Keeping the trajectory low to maintain reasonable Time of Flight (TOF) forces the lightweight (~10 kg, ~30–40 mm diameter) projectile to remain in dense lower atmosphere. Hypersonic drag is proporional to the square of velocity (v²). This, combined with a railgun rounds effective drag coefficient (Cd) of ~0.15–0.30+ (including plasma sheath and ablation) bleeds 70–90% of the railgun round’s 32 MJ muzzle energy, leaving terminal impact energy of only 3–10 MJ—much less destructive than a conventional 5-inch explosive shell.
The only ballistic “fix” is near-vertical launch angles (typically over 85°+) to rapidly loft the projectile into near-vacuum conditions (above ~100 km altitude, where drag is negligible).
Apogee: 150–315 km depending on exact angle (approaching ~318 km max at straight-up).
Time-of-flight: Stabilizes at ~7.5–8.5 minutes even for mid-range targets (time of flight plateaus as angle nears 90°).
Energy retention: Improves to 50–70% due to coasting in vacuum.
Required guidance: Unguided hits are impossible against anything but large perfectly static targets; mobile targets (ships) move miles in 8 minutes. Active terminal guidance is mandatory—but the Navy never solved electronics hardening for 40,000+ g launch acceleration + electromagnetic interference.
Net result: For practical mid-range engagements, the railgun is forced into slow, predictable, space-lofting shots that turn a supposed rapid-fire gun into an expensive, guidance-dependent quasi-missile with minutes-long delays—completely unsuitable for dynamic naval combat or responsive fire support.

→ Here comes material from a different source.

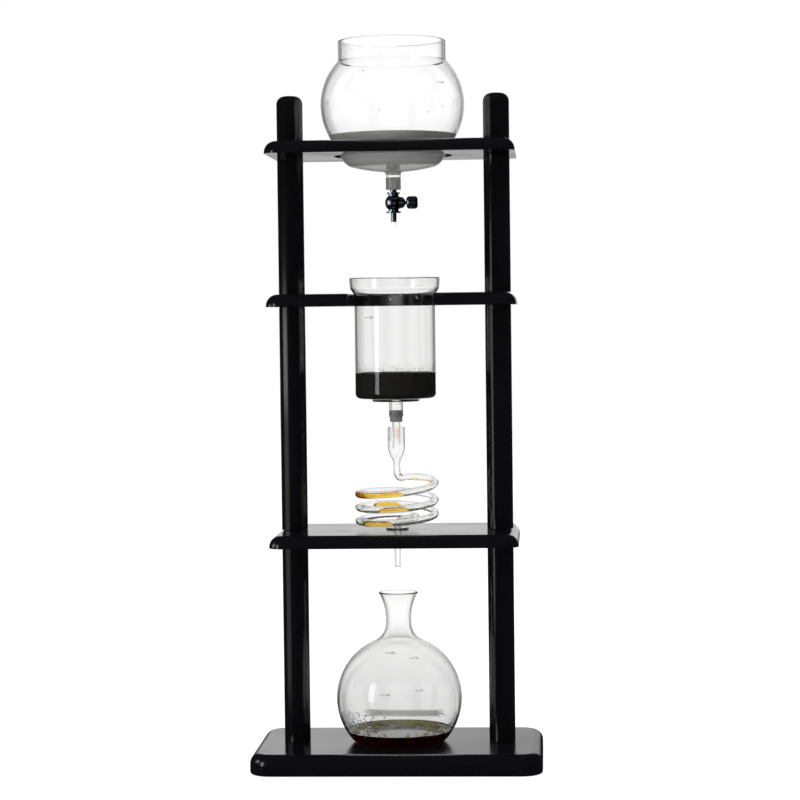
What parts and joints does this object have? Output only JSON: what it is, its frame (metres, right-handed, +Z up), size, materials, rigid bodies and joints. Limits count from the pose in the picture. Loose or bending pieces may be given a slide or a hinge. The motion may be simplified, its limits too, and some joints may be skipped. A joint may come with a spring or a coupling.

Conventional guns, with lower velocity (Mach 2–3) and heavier explosive shells, produce natural, responsive arcs at modest elevations (10–30°), hitting the same targets in seconds with superior terminal effects and volume of fire.
This mid-range ballistic trap—more than any single engineering hurdle like barrel wear—is the deepest reason railguns never made sense as a general-purpose naval weapon replacement. The physics simply doesn’t allow the “best of both worlds” the hype promised.
Of course there are no railguns that can fire more than a few shots at full power, before the rails/barrel needs replacing.
Note: When power is reduced below full power railguns can fire hundreds of shots before needing to replace the barrel. A practical naval gun needs to be able to fire thousands of rounds before replacement.